'The Aboriginal Language of Sydney' by Steele, Jeremy Macdonald.

Scope and Content

A Master of Arts (Research) Thesis (plus accompanying CD) submitted to the Warawara Department of Indigenous Studies Division of Society, Culture, Media and Philosophy College of Humanities and Social Sciences, Macquarie University, Sydney. A partial reconstruction of the indigenous language of Sydney based on the notebooks of William Dawes, written around 1790-1791, informed by other records of the Sydney and surrounding languages to c1905.

Administrative / Biographical History

Born in 1938, a fourth-generation Australian of English descent, Jeremy Steele grew up in Western Australia. In the 1950s the family moved to Italy, where he learnt Italian. This sparked an interest in languages, including Egyptian hieroglyphs. For university entrance, he resumed school study of French by correspondence course, and completed a BA degree at the University of Keele in 1962. In 1969 he returned to Australia and took up a job in publishing at the University of Sydney.

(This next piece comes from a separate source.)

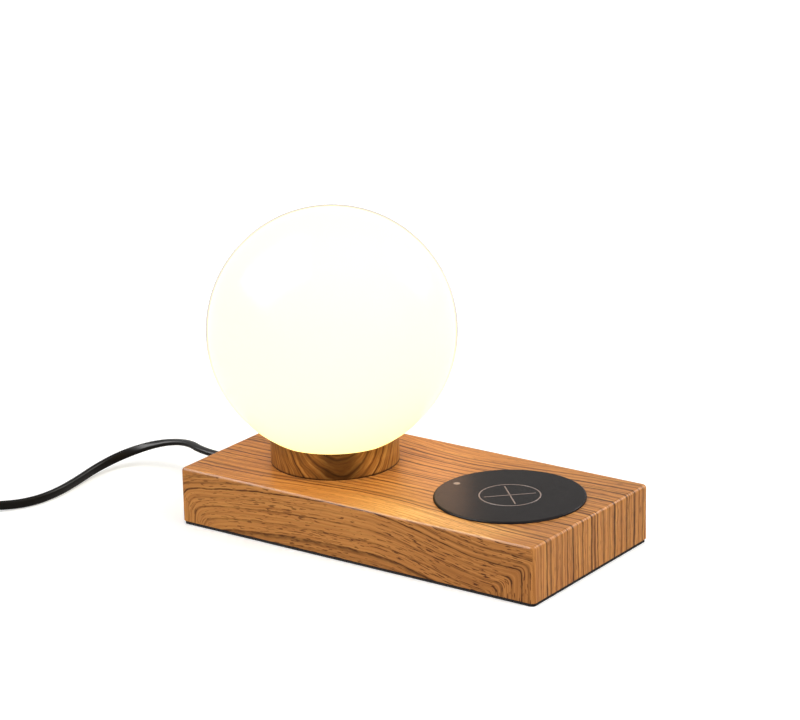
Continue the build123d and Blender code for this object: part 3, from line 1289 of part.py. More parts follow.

In the late 1970s, Jeremy Steele began research into Sydney Aboriginal words based on accounts by Watkin Tench and other members of the First Fleet. (The First Fleet is the term used to describe the 11 ships which set sail from the UK in 1787 to establish the first European colony in New South Wales in 1788, marking the beginnings of transportation to Australia). Steele's first direct conversation with an Aboriginal Australian took place in August 1985 in Daly Waters, Northern Territory, and it was around this time that he became aware of the Sydney language notebooks compiled by a Royal Marine on the First Fleet, Lieutenant William Dawes (MS 41645) held at SOAS.

In 1999, following retirement from the University of Sydney, Jeremy began to pursue full-time study of the Sydney language. In 2002 he produced an introductory 16pp "Tourist's Guide to the Sydney Aboriginal Language" and 2 years later embarked on an MA degree course at Macquarie University, culminating in an MA thesis on the subject, focusing very much on the Dawes' manuscript. Jeremy later collaborated with David Nathan from the Hans Rausing Endangered Languages Project based at SOAS to produce a facsimile reproduction of the the Dawes' notebooks together with transcripts.